Maybe these thoughts were unnecessarily nostalgic. But what is nostalgia if not a glance toward the past in order to alight upon a workable vision of the future?
FIVE
My train arrived in Agen a bit early, or maybe Kate Hill was late, and I waited with my luggage in the parking lot of the small train station with a mix of adrenaline and self-doubt. Was I really doing this? After a few minutes, Kate drove up in a beat-up silver Peugeot, got out of the car, and strode toward me in a pair of bright-green Crocs, a billowy white linen sundress, and her signature indigo-blue do-rag.
“Bonjour! Welcome!” she said, positively beaming, giving me a kiss on each of my cheeks, followed by a warm, lingering hug. “Are you hungry? There’s a great little café in the train station. Let’s go there before we get in the car.”

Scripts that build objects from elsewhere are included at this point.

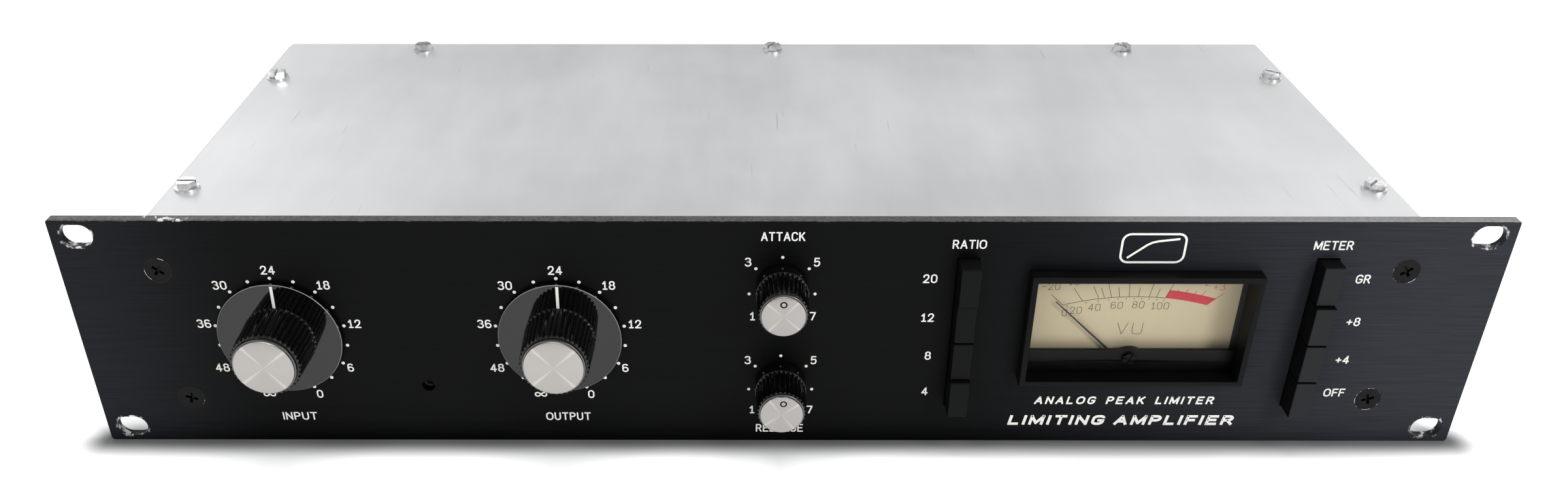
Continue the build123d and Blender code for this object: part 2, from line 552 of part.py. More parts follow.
def fuse_cap():
    """Turning cap of the fuse holder, with a screwdriver slot."""
    front = FUSE_FLANGE_T + FUSE_CAP_GAP
    end = front + FUSE_CAP_L
    cap = disc(FUSE_CAP_R, front, end)
    cap = chamfer(cap.edges().filter_by(GeomType.CIRCLE).sort_by(Axis.Z)[-1], FUSE_CAP_CHAMFER)
    cap -= plate(2 * FUSE_CAP_R, FUSE_SLOT_W, end - FUSE_SLOT_DEPTH, end + OVERCUT)
    return on_rear(*FUSE_AT) * (cap + disc(FUSE_PLUG_R, -FUSE_PLUG_L, front))


def strip_positions():
    """X of each terminal on the strip."""
    first = STRIP_X - (STRIP_COUNT - 1) * STRIP_PITCH / 2
    return [first + index * STRIP_PITCH for index in range(STRIP_COUNT)]


def terminal_strip():
    """Barrier strip for the audio input, output and earth."""
    length = STRIP_COUNT * STRIP_PITCH + BARRIER_T
    strip = plate(length, STRIP_H, 0, STRIP_T)
    for index in range(STRIP_COUNT + 1):
        x = (index - STRIP_COUNT / 2) * STRIP_PITCH
        strip += plate(BARRIER_T, STRIP_H, STRIP_T, STRIP_T + BARRIER_RISE, x)
    return on_rear(STRIP_X, STRIP_Z) * strip


def terminal_screws():
    """Slotted screws on the barrier strip."""
    screw = disc(STRIP_SCREW_R, STRIP_T, STRIP_T + STRIP_SCREW_H)
    floor = STRIP_T + STRIP_SCREW_H - STRIP_SLOT_DEPTH
    screw -= plate(2 * STRIP_SCREW_R, STRIP_SLOT_W, floor, 2 * STRIP_T)
    return group([on_rear(x, STRIP_Z) * screw for x in strip_positions()])


# ---- Inside ------------------------------------------------------------------------------

FLOOR_Z = -SIDE_H
BOARD_Z = FLOOR_Z + STANDOFF_H


def circuit_board():
    """Main circuit board."""
    return block(*BOARD_X, *BOARD_Y, BOARD_Z, BOARD_Z + BOARD_T)


def board_standoffs():
    """Pillars between the bottom cover and the board."""
    xs = (BOARD_X[0] + BOARD_EDGE, sum(BOARD_X) / 2, BOARD_X[1] - BOARD_EDGE)
    ys = (BOARD_Y[0] + BOARD_EDGE, BOARD_Y[1] - BOARD_EDGE)
    return group([post(x, y, FLOOR_Z, BOARD_Z, STANDOFF_R) for x in xs for y in ys])


def board_components():
    """Supply capacitors, transistor cans and resistors in rows on the board."""
    top = BOARD_Z + BOARD_T
    pieces = [post(x, CAPACITOR_Y, top, top + CAPACITOR_H, CAPACITOR_R) for x in CAPACITOR_X]
    for x in range(*COMPONENTS_X, TRANSISTOR_PITCH):
        pieces += [post(x, TRANSISTOR_Y, top, top + TRANSISTOR_H, TRANSISTOR_R)]
    for x in range(*COMPONENTS_X, RESISTOR_PITCH):
        for y in RESISTOR_Y:
            pieces += [rod(x, top + RESISTOR_R, y, y + RESISTOR_L, RESISTOR_R)]
    return group(pieces)


def transformer_core():
    """Laminated core of the power transformer, with its two windows."""
    x0, x1 = CORE_X
    y0, y1 = CORE_Y
    core = block(x0, x1, y0, y1, FLOOR_Z, FLOOR_Z + CORE_H)
    leg = (x1 - x0) / 6
    middle = (x0 + x1) / 2
    for side in (-1, 1):
        centre = middle + side * 1.5 * leg
        window = (centre - leg / 2, centre + leg / 2, y0 - OVERCUT, y1 + OVERCUT)
        core -= block(*window, FLOOR_Z + leg, FLOOR_Z + CORE_H - leg)
    return core


def transformer_winding():
    """Winding around the core's middle leg, in both windows and past both ends."""
    x0, x1 = CORE_X
    y0, y1 = CORE_Y
    leg = (x1 - x0) / 6
    middle = (x0 + x1) / 2
    low, high = FLOOR_Z + leg + COIL_GAP, FLOOR_Z + CORE_H - leg - COIL_GAP
    reach = 2 * leg - COIL_GAP
    coil = block(middle - reach, middle + reach, y0 - COIL_MARGIN, y1 + COIL_MARGIN, low, high)
    inner = leg + COIL_BORE_GAP
    bore = (y0 - COIL_BORE_GAP, y1 + COIL_BORE_GAP, low - OVERCUT, high + OVERCUT)
    return coil - block(middle - inner, middle + inner, *bore)


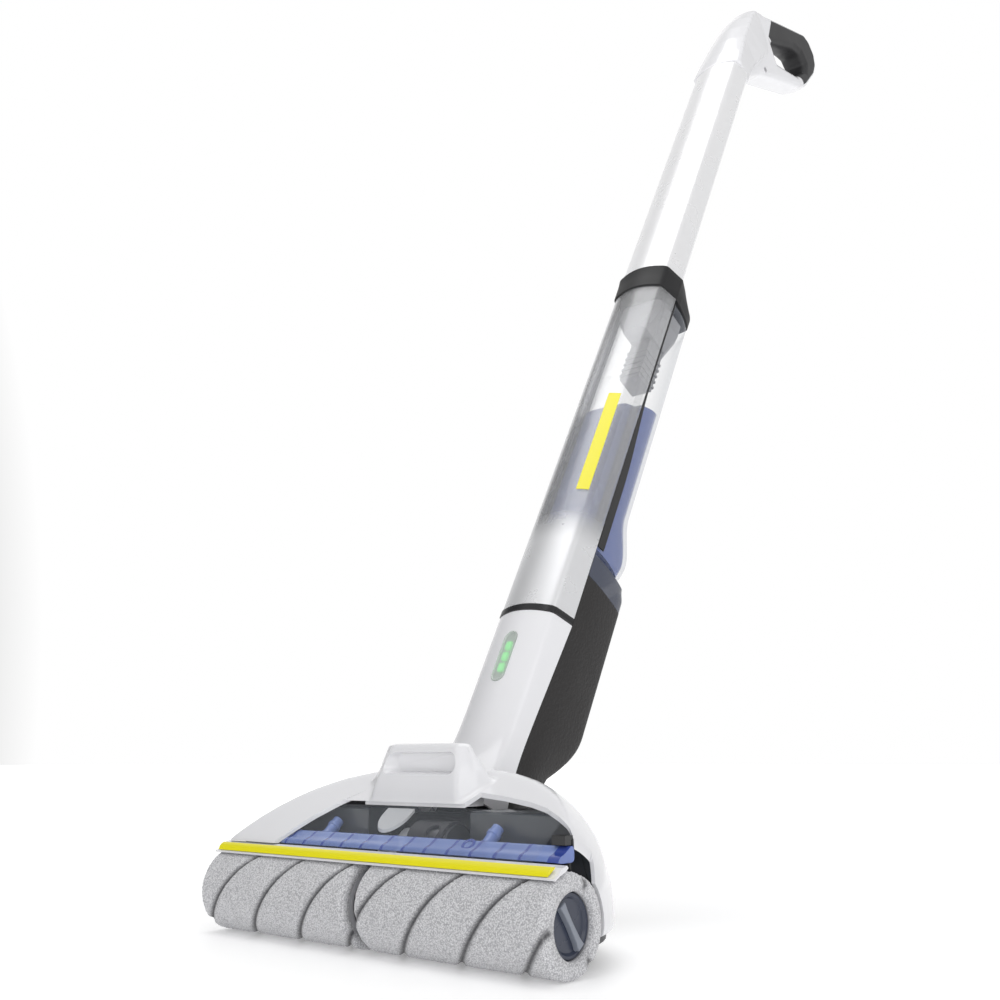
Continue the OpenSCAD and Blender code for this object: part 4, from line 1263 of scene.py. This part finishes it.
# ---- carried-over nodes ---------------------------------------------------------
CARRIED = {
    "chassis": ("dark_plastic", 0.6), "glide_pads": ("pad_rubber", 0.5), "tilt_bushes": ("bush_brass", 0.2),
    "drive_arm_left": ("light_grey_plastic", 0.3), "drive_arm_right": ("light_grey_plastic", 0.3),
    "shaft_bearings": ("bright_steel", 0.2), "drive_belt": ("black_rubber", 0),
    "drive_motor": ("motor_steel", 0.4),
    "motor_cover": ("dark_plastic", 0.5), "head_hose": ("clear_hose", 0),
    "water_nozzle": ("light_grey_plastic", 0.3),
    "chassis_screws": ("bright_steel", 0.2), "drive_shaft": ("bright_steel", 0.2),
    "drive_pulley": ("dark_plastic", 0.2),
    "motor_pulley": ("dark_plastic", 0.1), "roller_core_left": ("roller_plastic", 0.3),
    "roller_core_right": ("roller_plastic", 0.3), "accent_strip": ("yellow_gloss", 0.2),
    "strip_carrier": ("white_gloss", 0.15), "cover_window": ("clear_window", 0.2),
    "scraper_blade": ("black_rubber", 0.1),
    "cover_latch": ("black_gloss", 0.7), "centre_fairing": ("light_grey_plastic", 0.4),
    "neck_hub": ("black_plastic", 1.0),
    "tilt_pin": ("bright_steel", 0.5), "circuit_board": ("board_green", 0.1),
    "battery_cells": ("cell_wrap", 0.6),
    "battery_holder": ("dark_plastic", 0.4), "charging_socket": ("black_plastic", 0.3),
    "water_hose": ("clear_hose", 0),
    "tank_receiver": ("smoky_blue", 0.3), "body_stripe": ("yellow_gloss", 0.1),
    "body_carrier": ("ghost_rail", 0),
    "tank_insert": ("insert_grey", 0.5), "tank_cap": ("insert_grey", 0.5),
    "tank_latch": ("black_plastic", 0.8),
    "power_switch": ("black_gloss", 0.8), "handle_screw": ("bright_steel", 0.3),
}


class SCRUBBER_OT_carried(bpy.types.Operator):
    """Gives the CAD nodes that stay in view their finishes and rounded edges"""

    bl_idname = "scrubber.carried"
    bl_label = "Carried-over nodes"

    def execute(self, context):
        """Assigns the finishes."""
        for name, (kind, edge) in CARRIED.items():
            node = frame["nodes"][name]
            node.data.materials.clear()
            node.data.materials.append(finish(kind))
            if edge:
                round_edges(node, edge, 2, 35)
        return {"FINISHED"}


# ---- stage ----------------------------------------------------------------------
BEHIND = (0.70, 0.82)
LEFT_WAY = (-0.906, -0.42, 0.0)
LEFT_FADE = (0.62, 0.80)
LEFT_DIM = 0.06
GLOW_REACH = (0.15, 2.2)
GLOW_POWER = (0.22, 0.62)
FLOOR_HALF = 40
SENSOR_WIDTH = 36.0


def ahead(sizes):
    """The way the camera looks."""
    turn, rise = sizes.camera_turn, sizes.camera_rise
    level = math.cos(rise)
    return Vector((-math.sin(turn) * level, math.cos(turn) * level, math.sin(rise)))


class SCRUBBER_OT_stage(bpy.types.Operator):
    """Sets up the floor, the soft lights and the camera"""

    bl_idname = "scrubber.stage"
    bl_label = "Stage"

    def execute(self, context):
        """Builds the stage round the scrubber."""
        scene = context.scene
        sizes = scene.scrubber_sizes
        world = bpy.data.worlds.new("soft_room")
        world.use_nodes = True
        self.room(world, sizes)
        scene.world = world
        scene.view_settings.view_transform = "Standard"
        self.floor()
        self.lamp("key_panel", (1.7, -1.1, 1.2), (0.0, 0.1, 0.35), 1.3, sizes.key_power)
        self.lamp("top_panel", (-0.2, -0.3, 2.6), (0.0, 0.1, 0.0), 1.6, sizes.top_power)
        self.lamp("low_panel", (0.9, -1.5, 0.35), (0.0, 0.0, 0.1), 0.8, sizes.low_power)
        self.camera(scene, sizes)
        return {"FINISHED"}

    def room(self, world, sizes):
        """A white room, bright behind the scrubber and dimmer in front of it."""
        nodes, links = world.node_tree.nodes, world.node_tree.links
        where = nodes.new("ShaderNodeTexCoord")
        along = nodes.new("ShaderNodeVectorMath")
        along.operation = "DOT_PRODUCT"
        along.inputs[1].default_value = ahead(sizes)
        ramp = nodes.new("ShaderNodeValToRGB")
        dim = sizes.room_light
        ramp.color_ramp.elements[0].position = BEHIND[0]
        ramp.color_ramp.elements[0].color = (dim, dim, dim, 1)
        ramp.color_ramp.elements[1].position = BEHIND[1]
        ramp.color_ramp.elements[1].color = (1, 1, 1, 1)
        left = nodes.new("ShaderNodeVectorMath")
        left.operation = "DOT_PRODUCT"
        left.inputs[1].default_value = LEFT_WAY
        shade = nodes.new("ShaderNodeMapRange")
        shade.inputs["From Min"].default_value = LEFT_FADE[0]
        shade.inputs["From Max"].default_value = LEFT_FADE[1]
        shade.inputs["To Min"].default_value = 1.0
        shade.inputs["To Max"].default_value = LEFT_DIM
        both = nodes.new("ShaderNodeVectorMath")
        both.operation = "SCALE"
        links.new(where.outputs["Generated"], along.inputs[0])
        links.new(where.outputs["Generated"], left.inputs[0])
        links.new(along.outputs["Value"], ramp.inputs["Fac"])
        links.new(left.outputs["Value"], shade.inputs["Value"])
        links.new(ramp.outputs["Color"], both.inputs[0])
        links.new(shade.outputs["Result"], both.inputs["Scale"])
        links.new(both.outputs["Vector"], nodes["Background"].inputs["Color"])

    def floor(self):
        """A wide pale floor."""
        rings = []
        for y in (-FLOOR_HALF, 0, FLOOR_HALF):
            rings.append([Vector((x, y, 0)) for x in spread(-FLOOR_HALF, FLOOR_HALF, 2)])
        material = moulded("stage_floor", (0.93, 0.93, 0.935), (0.925, 0.925, 0.93), (0.5, 0.55), 30.0)
        self.glow(material)
        verts, faces = loft(rings, False)
        floor = new_piece("stage_floor", verts, faces, material, None)

    def glow(self, material):
        """Paints light into the floor: a glow like a lit sweep, growing with distance and weaker under the
        scrubber.
        """
        nodes, links = material.node_tree.nodes, material.node_tree.links
        where = nodes.new("ShaderNodeTexCoord")
        reach = nodes.new("ShaderNodeVectorMath")
        reach.operation = "LENGTH"
        ramp = nodes.new("ShaderNodeMapRange")
        ramp.inputs["From Min"].default_value = GLOW_REACH[0]
        ramp.inputs["From Max"].default_value = GLOW_REACH[1]
        ramp.inputs["To Min"].default_value = GLOW_POWER[0]
        ramp.inputs["To Max"].default_value = GLOW_POWER[1]
        # painted light: the floor's emission colour grows with distance from the scrubber
        surface = nodes["Principled BSDF"]
        surface.inputs["Emission Strength"].default_value = 1.0
        links.new(where.outputs["Object"], reach.inputs[0])
        links.new(reach.outputs["Value"], ramp.inputs["Value"])
        links.new(ramp.outputs["Result"], surface.inputs["Emission Color"])

    def lamp(self, name, place, aim, size, power):
        """A square soft light at place, turned towards aim."""
        data = bpy.data.lights.new(name, "AREA")
        data.size = size
        data.energy = power
        lamp = bpy.data.objects.new(name, data)
        lamp.location = place
        lamp.rotation_euler = (Vector(aim) - Vector(place)).to_track_quat("-Z", "Y").to_euler()
        bpy.context.scene.collection.objects.link(lamp)

    def camera(self, scene, sizes):
        """The camera, low in front and to the right, looking slightly up."""
        data = bpy.data.cameras.new("camera")
        data.lens = sizes.lens
        data.sensor_width = SENSOR_WIDTH
        data.clip_start = 0.02
        data.clip_end = 60.0
        camera = bpy.data.objects.new("camera", data)
        camera.location = Vector(sizes.camera_place)
        camera.rotation_euler = ahead(sizes).to_track_quat("-Z", "Y").to_euler()
        scene.collection.objects.link(camera)
        scene.camera = camera


# ---- sizes and panel ------------------------------------------------------------
class ScrubberSizes(bpy.types.PropertyGroup):
    """Sizes and colours of the scrubber's looks, in millimetres unless named otherwise."""

    front_width: FloatProperty(
        name="Front width", description="Width of the stick's face between its creases", default=51.0
    )
    stick_width: FloatProperty(name="Stick width", description="Full width of the stick", default=61.0)
    shell_depth: FloatProperty(name="Shell depth", description="Depth of the front shell", default=18.0)
    front_bow: FloatProperty(name="Front bow", description="How far the face bows forward", default=7.0)
    crease_radius: FloatProperty(name="Crease radius", description="Rounding of the creases", default=3.2)
    cover_wall: FloatProperty(name="Cover wall", description="Wall of the cover", default=2.3)
    cover_softness: IntProperty(
        name="Cover softness", description="Smoothing passes on the cover's edges", default=16
    )
    hood_softness: IntProperty(
        name="Hood softness", description="Smoothing passes where the hood meets the cover", default=14
    )
    groove_pitch: FloatProperty(
        name="Groove pitch", description="Distance between spiral grooves", default=45.0
    )
    groove_width: FloatProperty(name="Groove width", description="Half width of a groove", default=1.7)
    rib_step: FloatProperty(
        name="Rib step", description="Distance between the ribs of the scraper bar", default=18.0
    )
    water_level: FloatProperty(
        name="Water level", description="Height of the water above the floor", default=403.0
    )
    handle_width: FloatProperty(name="Handle width", description="Width of the handle loop", default=30.0)
    white: FloatVectorProperty(
        name="White", description="Colour of the white plastic", default=(0.80, 0.80, 0.82), min=0.0,
        max=1.0, subtype="COLOR"
    )
    white_shade: FloatVectorProperty(
        name="White shade", description="Second tone that clouds the white plastic",
        default=(0.76, 0.76, 0.785), min=0.0, max=1.0, subtype="COLOR"
    )
    silver: FloatVectorProperty(
        name="Silver", description="Colour of the upper tube", default=(0.84, 0.84, 0.85), min=0.0, max=1.0,
        subtype="COLOR"
    )
    silver_shade: FloatVectorProperty(
        name="Silver shade", description="Second tone that clouds the upper tube",
        default=(0.79, 0.79, 0.80), min=0.0, max=1.0, subtype="COLOR"
    )
    yellow: FloatVectorProperty(
        name="Yellow", description="Colour of the strip and the stripe", default=(0.86, 0.79, 0.02),
        min=0.0, max=1.0, subtype="COLOR"
    )
    yellow_shade: FloatVectorProperty(
        name="Yellow shade", description="Second tone that clouds the yellow", default=(0.80, 0.73, 0.02),
        min=0.0, max=1.0, subtype="COLOR"
    )
    room_light: FloatProperty(
        name="Room light", description="Strength of the light from all round", default=0.62
    )
    key_power: FloatProperty(
        name="Key light", description="Power of the main light", default=7.5, unit="POWER"
    )
    top_power: FloatProperty(
        name="Top light", description="Power of the overhead light", default=17.0, unit="POWER"
    )
    low_power: FloatProperty(
        name="Low light", description="Power of the low front light", default=3.0, unit="POWER"
    )
    lens: FloatProperty(name="Lens", description="Focal length of the camera", default=38.64, unit="CAMERA")
    camera_turn: FloatProperty(
        name="Camera turn", description="Turn to the right of straight ahead", default=math.radians(40.41),
        subtype="ANGLE"
    )
    camera_rise: FloatProperty(
        name="Camera rise", description="Upward tilt of the camera", default=math.radians(13.73),
        subtype="ANGLE"
    )
    camera_place: FloatVectorProperty(
        name="Camera place", description="Position of the camera", default=(0.49714, -0.5375, 0.1091),
        subtype="TRANSLATION"
    )


class SCRUBBER_PT_panel(bpy.types.Panel):
    """Lists the pieces in the order they are built"""

    bl_idname = "SCRUBBER_PT_panel"
    bl_label = "Scrubber"
    bl_space_type = "VIEW_3D"
    bl_region_type = "UI"
    bl_category = "Scrubber"

    def draw(self, context):
        """One button per operator, then the sizes."""
        for operator in OPERATORS:
            self.layout.operator(operator.bl_idname)
        for name in ScrubberSizes.__annotations__:
            self.layout.prop(context.scene.scrubber_sizes, name)


OPERATORS = (
    SCRUBBER_OT_stage, SCRUBBER_OT_carried, SCRUBBER_OT_cover, SCRUBBER_OT_rollers, SCRUBBER_OT_scraper,
    SCRUBBER_OT_neck, SCRUBBER_OT_body, SCRUBBER_OT_tank, SCRUBBER_OT_handle,
)
CLASSES = (ScrubberSizes, *OPERATORS, SCRUBBER_PT_panel)


def register():
    """Registers the classes and the scene's settings."""
    for cls in CLASSES:
        bpy.utils.register_class(cls)
    bpy.types.Scene.scrubber_sizes = PointerProperty(type=ScrubberSizes)


def unregister():
    """Removes them again."""
    del bpy.types.Scene.scrubber_sizes
    for cls in reversed(CLASSES):
        bpy.utils.unregister_class(cls)


def main():
    """Builds everything."""
    register()
    bpy.ops.scrubber.stage()
    bpy.ops.scrubber.carried()
    bpy.ops.scrubber.cover()
    bpy.ops.scrubber.rollers()
    bpy.ops.scrubber.scraper()
    bpy.ops.scrubber.neck()
    bpy.ops.scrubber.body()
    bpy.ops.scrubber.tank()
    bpy.ops.scrubber.handle()


if __name__ == "__main__":
    main()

We sat down at a small bistro table by the bar. Jet lag still had a grip on my brain, so I let Kate do most of the talking.
I’d reached out to Kate about a month before I arrived in Agen, on the recommendation of Robert Reynolds, a much-loved Francophile chef and underground culinary mentor and teacher to many of Portland’s cooks, who often took his students to France. After I wrote a story about Robert for the city magazine, we’d kept in touch and eventually become friends, after which he’d regularly invite me to his famous foie-gras-and-bubbly parties to honor some culinary whiz or another who was in town from a faraway land to share stories and cook with Robert. One winter evening, Robert’s guest of honor had been Kate, a cookbook author and teacher who’d swung into Portland all the way from her home in Gascony to teach a cassoulet class with Robert. As we talked over glasses of rosé, I took to Kate almost immediately. She had a way of becoming familiar quickly, as in she already felt like family. Hers was a big presence—not in an egotistical way, just in a big-life, big-thinking kind of way. The constant verbal and collaborative unfolding of ideas served as her fuel, and so she came off as a supremely social being, dependent on the presence of others to complete her thought processes and put those thoughts into action.